Wade Hughes has fully embraced his passion for photography and nature. Photo: Third Eye Shoots

Award-winning retirement

Monday, 11 May, 2020 - 15:23
Category: 

Retirement clearly suits Wade Hughes, who has received accolades for his underwater photography, and published an award-winning book with his wife, Robyn Hughes, since leaving the workforce in 2015.

Mr Hughes, who worked in Australia and the US, and finished his career as Alcoa’s vice-president business development and public strategy in the Middle East, said he had always been interested in photography.

“This interest in photography as a form of expression and communication, and underwater, has been with me most of my life,” Mr Hughes told Business News.

“When I decided to retire, and I was 67 when I retired, I thought I had done a fair enough stint in the workforce at that point; the opportunity then came to spend more time focusing on things that were of interest and the time to be able to devote more to those things, so that’s how I came to be where we are today.”

Mr Hughes has been a regular finalist in the Australian Geographic Nature Photographer of the Year awards, and in 2016 he won the prize for best animal portrait.

In 2019, he was awarded third place in the underwater category of Nature Photographer of the Year, for a photo that appears in the Hughes’ book Looking for Whales, published last November.

The book earned a highly commended citation in the International Underwater Photographer of the Year 2020 awards, in the underwater photography book of the year category.

“It was really nice for [Looking for Whales] to be recognised by other underwater photographers … as worthy of commendation,” Mr Hughes said.

He said the decision to publish the book came after they held a successful exhibition of fine art pictures and photographs of whales at Kidogo Arthouse in Fremantle.

“Our stated objective is to give a voice to these magnificent animals; wouldn’t it be nice if someone could perhaps publish that?” Mr Hughes said.

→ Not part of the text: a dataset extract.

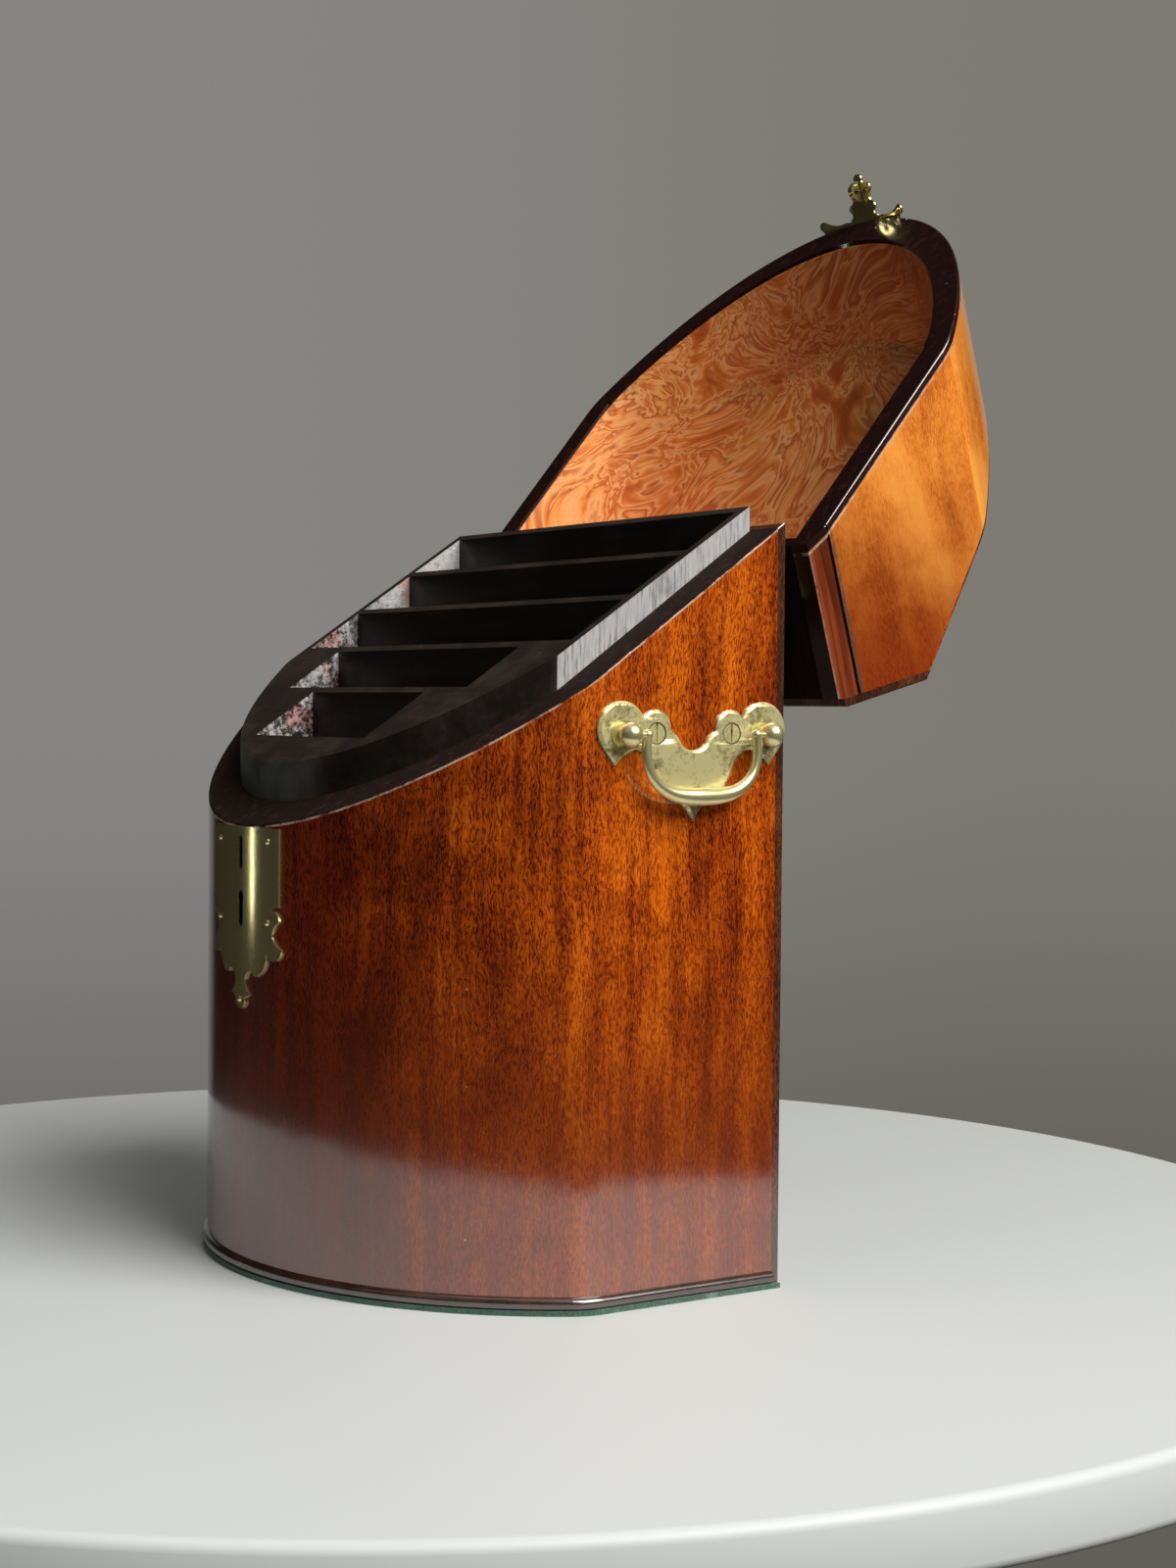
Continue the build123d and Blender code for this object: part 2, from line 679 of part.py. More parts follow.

The book contains photos from trips to the Azores, Tonga, Norway, Alaska, Canada, and some off the Western Australian coast.

It was published by Halstead Press and endorsed by National Geographic.

“It’s been a relatively easy process to get to the publishing aspect of it, but there’s about 15 years’ work in the collection of images, and what we have understood, what we have observed and things we have discussed with whale experts about what these things might mean and what they might illuminate,” Mr Hughes said.

The book sits at the intersection between art and science, with a foreword by whale expert and Dalhousie University professor Hal Whitehead and text written alongside the photographs by Mr Hughes.

Mr Hughes said Professor Whitehead and other whale experts had given them guidance over the years and helped them understand how to describe the observations in ways that were as neutral as possible.

The book documents some of the wild experiences the Hughes' have witnessed in the water, including about 50 sperm whales giving birth.

“The actual birth sequences from the boat are dramatic and they show really what happens when a group of sperm whales get together to give simultaneous births to numbers of calves,” he said.

Mr Hughes said swimming with whales was a wonderful and liberating experience.

“You are alone, waiting for a whale or some whales to decide whether they want to come meet you or not, that to me, when they do come, even if they don’t, you are the only human being on the planet in that position and you’re immersed in nature as part of the overall web of life,” he said.

Next, Mr Hughes said he and his wife planned to bring awareness to the Wakatobi Dive Resort in Indonesia, which had a business-based conservation model.

“We would like to do something to capture the beauty of the reefs, but at the same time, bring awareness of the underlying business model that has resulted in an area, that was just another area of coral reefs being exploited, in the coral seas to the north of Australia, to being declared by the government as being a national park.”